I say “anyone’s guess,” but most of the guessing is happening within the Web3 discourse. Basically, he’ll do crypto on it, and everything will be awesome, defi enthusiasts say. This notion is particularly prevalent among, as you might expect, crypto CEOs. Coinbase CEO Brian Armstrong wants to see Twitter “converted to a decentralized protocol,” for mostly free speech-related reasons. Sam Bankman-Fried, the CEO of FTX, wrote a Twitter thread about his idea for “decentralized Twitter.” (And, wouldn’t you know it, the crypto exchange Binance is throwing $500 million into Twitter as part of an investment group that Musk has cobbled together.)
My cartoonish and haphazard rundown of all the speculation goes a little something like this:
*Deep breath* The new blue check marks will be tokens on a blockchain à la some crypto tech like Spruce, which uses Ethereum as an ID verification system. Sure, it’s not clear how a system like this would only verify bona fide humans — maybe some kind of new super-captcha? Anyway, this new 100 percent perfect ID verification system would resolve the problem with spambots almost instantly. It would also create a potential new revenue stream, by, um, allowing users on the Twitter blockchain to mint NFTs and get paid for them via the coins they get through verification? Or by monetizing their own content and creating new financial instruments, which would be, uh, I guess, integrated directly into the site’s code via Elon’s new open-source algorithm? And this would pay off for the platform itself via, I don’t know, micro-fees or something.

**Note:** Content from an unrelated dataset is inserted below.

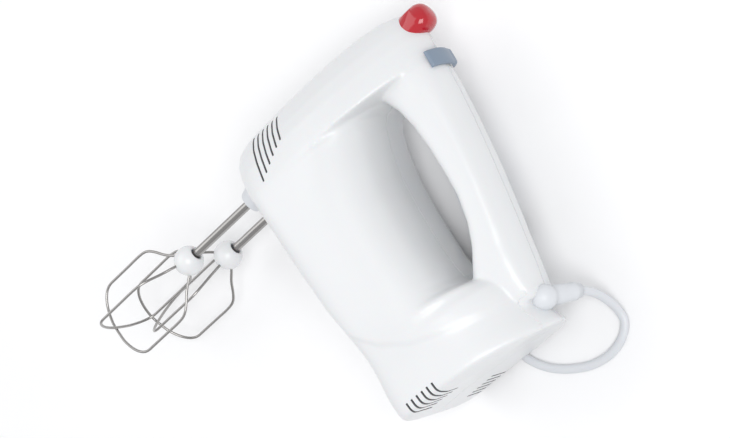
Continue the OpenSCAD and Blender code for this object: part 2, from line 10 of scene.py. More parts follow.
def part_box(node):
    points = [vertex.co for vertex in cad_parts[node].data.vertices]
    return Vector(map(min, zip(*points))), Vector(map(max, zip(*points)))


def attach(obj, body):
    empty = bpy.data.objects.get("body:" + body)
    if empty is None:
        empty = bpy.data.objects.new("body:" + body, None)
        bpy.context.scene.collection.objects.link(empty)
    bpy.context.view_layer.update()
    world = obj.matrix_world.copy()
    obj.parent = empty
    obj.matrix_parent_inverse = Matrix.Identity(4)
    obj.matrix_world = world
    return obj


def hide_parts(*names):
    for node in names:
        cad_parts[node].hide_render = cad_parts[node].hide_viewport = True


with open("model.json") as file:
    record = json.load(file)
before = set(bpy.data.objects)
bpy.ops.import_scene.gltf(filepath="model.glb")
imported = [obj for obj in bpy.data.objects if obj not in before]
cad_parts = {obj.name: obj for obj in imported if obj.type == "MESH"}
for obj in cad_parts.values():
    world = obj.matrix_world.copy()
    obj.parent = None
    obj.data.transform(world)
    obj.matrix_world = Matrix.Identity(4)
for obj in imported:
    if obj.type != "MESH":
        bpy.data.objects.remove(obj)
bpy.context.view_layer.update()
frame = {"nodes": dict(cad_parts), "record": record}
NODES = frame["nodes"]

# The mixer's own directions, in millimetres: x to the nose, y to its left side, z up
# when the beaters point down. It lies on its right side.
SHIFT_X = 62.0
SHIFT_Y = 6.0
HALF = 44.0
SKIRT = 41.3
GRIP = 17.5
TOP = 131.0
SEAT_Y = 19.1


def lie(x, y, z):
    """A point of the mixer as it lies on the floor, in metres."""
    return Vector(((x + SHIFT_X) / 1000, (SHIFT_Y - z) / 1000, (y + HALF) / 1000))


def turned(x, y, z):
    """A direction of the mixer as it lies."""
    return Vector((x, -z, y)).normalized()


# ---------------------------------------------------------------- camera
def add_camera():
    data = bpy.data.cameras.new("camera")
    camera = bpy.data.objects.new("camera", data)
    bpy.context.scene.collection.objects.link(camera)
    forward = turned(0.2636, -0.8546, -0.4474)
    up = -turned(-0.7979, 0.0675, -0.5990)
    right = forward.cross(up).normalized()
    up = right.cross(forward).normalized()
    place = lie(-310.5, 860.5, 488.3)
    camera.matrix_world = Matrix(
        ((right.x, up.x, -forward.x, place.x), (right.y, up.y, -forward.y, place.y),
         (right.z, up.z, -forward.z, place.z), (0, 0, 0, 1))
    )
    data.sensor_width = 36
    data.lens = 92.1
    data.clip_end = 20
    bpy.context.scene.camera = camera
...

Little of this tech exists yet, and none of these ideas necessarily gel, but if, like me, you spend a lot of time listening to people describe their crypto enterprises, it all sounds familiar enough to read as plausible. Plus, Twitter co-founder and former CEO Jack Dorsey and Elon Musk are members of a famous mutual admiration society largely centered on crypto, and Dorsey has wanted to create a “decentralized standard for social media” since at least 2019, so the speculation has a firm foundation in reality.
Blockchains are being cast as a magic wand that will eliminate everything from “bot armies” to “behind-the-scenes-manipulation,” and if or when Elon deploys them, it looks like he’s also going to be pissing off the Twitter originalists by adding an edit button. If all the speculation is correct, this will happen while Musk uses an incredibly complicated financing scheme to overpay for Twitter. According to a commitment letter from April 20 (which was marijuana day lol), he plans to use $62.5 billion in Tesla stock as collateral for loans meant to cover $12.5 billion of the purchase price. He has also promised the banks that a new monetization scheme for tweets will generate some of the revenue he’ll need to make his loan payments on time.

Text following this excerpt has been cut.